Tuesday, September 22, 2009

For a while my father received frequent visits from Jehovah's witnesses. Often he wouldn't answer — he claimed he had learned to recognize the way they rang the bell — but sometimes he would invite them in, offer them tea, and chat with them about the Bible. One story he often brought up was the sacrifice of Isaac. "I cannot — I cannot believe in a God who makes such a monstrous request. If God came to me and told me to sacrifice my daughter to him I would tell him to get lost!" My mother often enough makes the obvious point that God is merely testing Abraham's faith, which does not assuage my father. But he was intrigued by the explanation that the Jehovah's witnesses offered: God had promised to multiply Abraham's seed, so Abraham had to know that God was bluffing. (Of course this explanation doesn't take Ishmael into account.)

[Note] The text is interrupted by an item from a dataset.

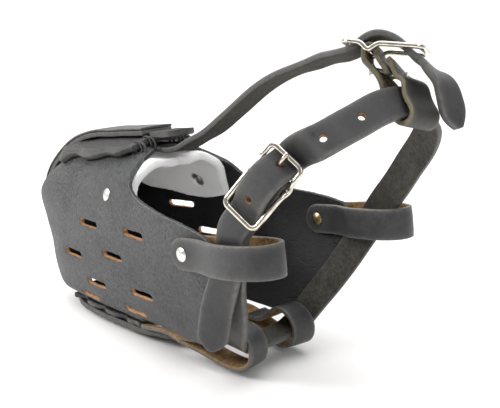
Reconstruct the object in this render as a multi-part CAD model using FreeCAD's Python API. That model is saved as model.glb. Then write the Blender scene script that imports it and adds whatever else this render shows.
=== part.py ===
import FreeCAD, Part
import math, os

# Leather working muzzle for a large dog: closed shell with vent slots, felt-lined bridge,
# chin plate, two chin loops, two cheek keepers, a neck strap and a forehead strap,
# each closed by a double-bar buckle.
# Frame: +Z up, +Y towards the dog's neck, +X the dog's left side. Millimetres.
# Origin: centre of the bounding box, on the ground.

V = FreeCAD.Vector
os.makedirs("parts", exist_ok=True)

# ---- driving dimensions -------------------------------------------------------
PANEL_T = 3.4            # side panel leather
STRAP_W = 19.0           # strap width, 3/4 inch
STRAP_T = 4.0            # strap leather
KEEPER_T = 3.0           # cheek keeper leather
BRIDGE_T = 4.2           # bridge plate leather
CHIN_T = 4.6             # chin plate leather
FELT_T = 6.0             # nose felt
GAP = 0.25               # clearance between neighbouring layers
HOLE_R = 2.4             # strap holes
HOLE_PITCH = 25.4        # 1 inch
SLOT_L, SLOT_H = 24.0, 4.2
SLOTS = [(-113.5, 71.4), (-53.4, 77.4), (-139.5, 44.3), (-84.0, 55.3),
         (-110.0, 29.0), (-52.3, 36.6), (-124.0, 15.5), (-66.0, 20.0)]
KEEPER_RIVET = (10.3, 81.0)      # y, z of the cheek keeper rivets
NOSE_RIVET = (-89.0, 96.0)       # y, z of the felt rivets
RIVET_POST_R = 1.9
RIVET_CAP_R = 4.2
BUCKLE_L, BUCKLE_W = 45.0, 26.5  # outside of the buckle frames
ROD_W, ROD_T = 3.2, 2.8          # buckle rod
PIVOT_A = 6.75                   # pivot bar, from the frame's middle towards the tongue's end
PIVOT_DROP = 3.5                 # pivot bar below the frame's plane
PIVOT_R = 1.4
TONGUE_R = 1.3
FLOOR_Z = -2.5                   # ground in the working frame

# shift from the working frame to the row frame
SHIFT = V(0, 0, 0)


def vec(p):
    return V(*p)


def unit(v):
    v = V(v)
    v.normalize()
    return v


def interp(xs, ys, x):
    """Piecewise linear."""
    if x <= xs[0]:
        return ys[0]
    for i in range(len(xs) - 1):
        if x <= xs[i + 1]:
            f = (x - xs[i]) / (xs[i + 1] - xs[i])
            return ys[i] + f * (ys[i + 1] - ys[i])
    return ys[-1]


def smooth(ts, vs, u, ends=False):
    """Cubic through vectors vs at parameters ts, with limited slopes."""
    if u <= ts[0]:
        return V(vs[0])
    if u >= ts[-1]:
        return V(vs[-1])
    k = 0
    while u > ts[k + 1]:
        k += 1

    def slope(i):
        if i == 0:
            return (vs[1] - vs[0]) * (1.0 / (ts[1] - ts[0])) if ends else V(0, 0, 0)
        if i == len(ts) - 1:
            return (vs[-1] - vs[-2]) * (1.0 / (ts[-1] - ts[-2])) if ends else V(0, 0, 0)
        return (vs[i + 1] - vs[i - 1]) * (1.0 / (ts[i + 1] - ts[i - 1]))

    h = ts[k + 1] - ts[k]
    f = (u - ts[k]) / h
    a, b = vs[k], vs[k + 1]
    m0, m1 = slope(k) * h, slope(k + 1) * h
    return (a * (2 * f ** 3 - 3 * f * f + 1) + m0 * (f ** 3 - 2 * f * f + f) + b * (-2 * f ** 3 + 3 * f * f) + m1 * (f ** 3 - f * f))


def spline_through(pts, params):
    c = Part.BSplineCurve()
    c.interpolate(Points=pts, Parameters=params)
    return c


def chord_params(pts):
    t = [0.0]
    for a, b in zip(pts, pts[1:]):
        t.append(t[-1] + (b - a).Length)
    return [x / t[-1] for x in t]


def solid_of(faces):
    sh = Part.makeShell(faces)
    sh.sewShape()
    s = Part.makeSolid(Part.Shell(sh.Faces) if sh.ShapeType != "Shell" else sh)
    if s.Volume < 0:
        s.reverse()
    return s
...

I've always been interested in myths about the end of human sacrifice (for example, Iphigenia in Tauris). This is one I read today:

Jupiter demands human sacrifice from Numa Pompilius, Romulus's successor as king of Rome. Specifically, he wants a human head. Numa is shocked and dismayed by the unspeakable request. He thinks long and hard about what he should do. The day for the ceremony comes. The city (or more likely: village of mud huts) is all decked out, the ritual reaches its climax, and Numa offers Jupiter — an enormous onion. Jupiter's reaction? He laughs. He claps Numa on the back. He likes the joke.

James Wood writes, in The Irresponsible Self, that the laughter of the gods is crude and cruel, viz. they laugh at limping Hephaestus, they laugh at Ares and Aphrodite caught in a net in adulterous embrace. Jupiter's laugh in this Roman myth seems a good counterexample with its mixture of shame, appreciation, and forgiveness.